The research was done by Prof. Jia Yu from the Institute of High Energy Physics, in collaboration with Prof. Feng Feng from the China University of Mining and Technology and Prof. Sang Wen-Long from Southwest University.

Understanding heavy quarkonium annihilation decay has historically played a key role in establishing the asymptotic freedom of QCD. Around 1980, the next-to-leading order (NLO) perturbative correction for the hadronic width of pseudoscalar quarkonium, at the lowest order in velocity expansion, was independently computed by one group from Italy, and another from Japan. The NLO correction was found to be significant, which naturally raised curiosity about the impact of the hitherto unknown NNLO correction.

Due to insurmountable technical difficulties, essentially no progress was made toward this goal in the following four decades. A breakthrough finally occurred in the summer of 2017. Benefiting from rapid technical advances in multi-loop computation in recent years, Prof. Jia Yu and his team finally succeeded in accomplishing the challenging calculation of the complete NNLO correction for the inclusive decay rate of η_c, with the help of the National Tianhe Supercomputing Center in Guangzhou. 

In their paper, the team has clearly verified, for the first time, that the effective-field-theory approach based on the first principles of QCD, the nonrelativistic QCD (NRQCD) factorization, still remains valid at NNLO for this inclusive decay process. Nevertheless, when combining this new NNLO piece with existing relativistic corrections, they found that, the state-of-the-art NRQCD predictions are in severe tension with the measured ηchadronic width, and in particular, with the measured branching fraction of η_c decay to two photons.

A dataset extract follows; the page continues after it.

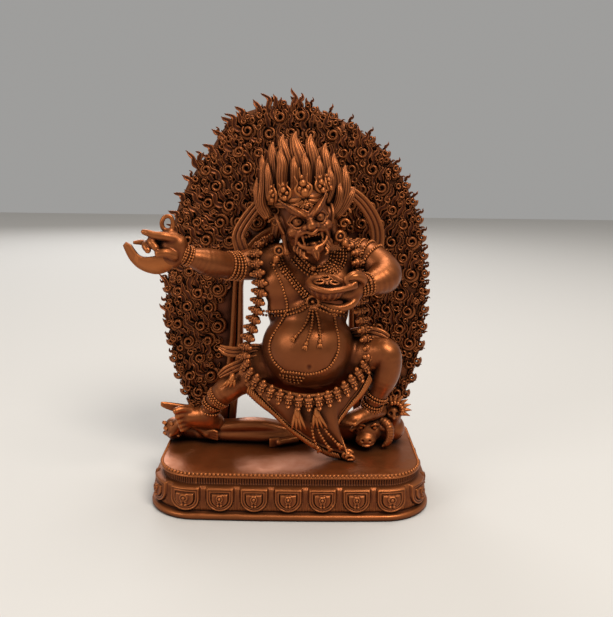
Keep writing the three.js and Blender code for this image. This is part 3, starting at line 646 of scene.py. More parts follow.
def bronze(name, shades, wear_and_highlight=1.0):
    """Patinated bronze: dark patina and painted shade in its recesses, worn bright on its raised edges, with a painted
    highlight on what faces up
    """
    finish_and_painted_light = bpy.context.scene.bronze_finish
    recess, body, bright = shades
    material = bpy.data.materials.new(name)
    material.use_nodes = True
    nodes, links = material.node_tree.nodes, material.node_tree.links
    shader = nodes["Principled BSDF"]
    shader.inputs["Metallic"].default_value = finish_and_painted_light.metallic

    def node(kind, **values):
        made = nodes.new(kind)
        for key, value in values.items():
            setattr(made, key, value)
        return made

    def ramp(source, stops):
        made = node("ShaderNodeValToRGB")
        elements = made.color_ramp.elements
        while len(elements) < len(stops):
            elements.new(0.5)
        for element, (position, colour) in zip(elements, stops):
            element.position = position
            element.color = (*colour, 1) if len(np.shape(colour)) else (colour, colour, colour, 1)
        links.new(source, made.inputs["Fac"])
        return made.outputs["Color"]

    def mix(factor, first, second, how="MIX"):
        made = node("ShaderNodeMix", data_type="RGBA", blend_type=how)
        for socket, value in ((0, factor), (6, first), (7, second)):
            if isinstance(value, bpy.types.NodeSocket):
                links.new(value, made.inputs[socket])
            elif isinstance(value, (int, float)):
                made.inputs[socket].default_value = value
            else:
                made.inputs[socket].default_value = (*value, 1)
        return made.outputs[2]

    def noise(scale, detail=4.0):
        made = node("ShaderNodeTexNoise")
        made.inputs["Scale"].default_value = scale
        made.inputs["Detail"].default_value = detail
        links.new(place.outputs["Object"], made.inputs["Vector"])
        return made.outputs["Fac"]

    place = node("ShaderNodeTexCoord")
    geometry = node("ShaderNodeNewGeometry")
    # Painted shade: ambient occlusion turns the colour towards the recess colour where neighbouring surfaces close in.
    # This stands for the dark patina in the hollows and for the shade that falls there; the same places are made
    # rougher.
    shade = node("ShaderNodeAmbientOcclusion", samples=8)
    shade.inputs["Distance"].default_value = finish_and_painted_light.patina_and_shade_reach
    clear_of_patina_and_shade = ramp(shade.outputs["AO"], [(0.25, 0.0), (0.85, 1.0)])
    patches = noise(70, 3)
    ridges = ramp(geometry.outputs["Pointiness"], [(0.49, 0.0), (0.56, 1.0)])
    grooves = ramp(geometry.outputs["Pointiness"], [(0.42, 1.0), (0.49, 0.0)])

    # Painted highlight: surfaces that face up are mixed halfway towards the worn colour, as if lit from above. Raised
    # edges found by pointiness get the same colour as real wear.
    upright = node("ShaderNodeSeparateXYZ")
    links.new(geometry.outputs["Normal"], upright.inputs[0])
    lit = ramp(upright.outputs["Z"], [(0.0, 0.0), (1.0, 1.0)])
    warm = mix(ramp(patches, [(0.35, 0.0), (0.7, 1.0)]), body, tuple(np.array(body) * (1.35, 1.25, 1.1)))
    painted_top_highlight = mix(0.5 * wear_and_highlight, warm, mix(lit, warm, bright))
    edged = mix(ramp(ridges, [(0.0, 0.0), (1.0, min(1.0, 0.8 * wear_and_highlight))]), painted_top_highlight, bright)
    grooved = mix(ramp(grooves, [(0.0, 0.0), (1.0, 0.85)]), edged, recess)
    coloured = mix(clear_of_patina_and_shade, recess, grooved)
    links.new(coloured, shader.inputs["Base Color"])

    satin = ramp(noise(240, 3), [(0.3, finish_and_painted_light.roughness - 0.06), (0.7, finish_and_painted_light.roughness + 0.1)])
    dull = mix(clear_of_patina_and_shade, (0.75, 0.75, 0.75), satin)
    links.new(dull, shader.inputs["Roughness"])
    relief = node("ShaderNodeBump")
    relief.inputs["Strength"].default_value = 0.25
    relief.inputs["Distance"].default_value = 0.00012
    links.new(noise(1400, 3), relief.inputs["Height"])
    links.new(relief.outputs["Normal"], shader.inputs["Normal"])
    return material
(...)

These discrepancies indicate that, though the influential NRQCD approach has solid theoretical ground, the charm quark mass may not be viewed as truly large, therefore the utility of NRQCD, when applied to charmonium, appears to face serious challenges. On the other hand, NRQCD approach appears to be capable of reliably accounting for the measured η_b hadronic width.

The team's conclusion is compatible with an earlier paper they published in Physical Review Letters in 2015, namely that the NRQCD approach faces some crisis when applied to charmonium exclusive production process.

This research was supported in part by the National Natural Science Foundation of China.

The predicted ηc total width as a function of renormalization scale μ_R. The blue band denotes the measured η_c hadronic width. The curves labeled by LO, NLO, NNLO represent the various perturbative accuracies in NRQCD predictions. The green band characterizes the theoretical uncertainty brought by varying the NRQCD factorization scale _μΛ(Image by the team) 

The predicted branching fraction for η_c decay to two photons as a function of renormalization scale μ_R.The blue band represents the measured value. The curves labeled by LO, NLO, NNLO represent the various perturbative accuracies in NRQCD predictions. (Image by the team) 

NRQCD predictions for the (normalized) γ^*γη_c transition form factor as a function of Q². The solid black dots with error bar represent the BaBar data. The dotted, dashed, and solid curves represent the LO, NLO and NNLO predictions in the nonrelativistic limit.(Image by the team)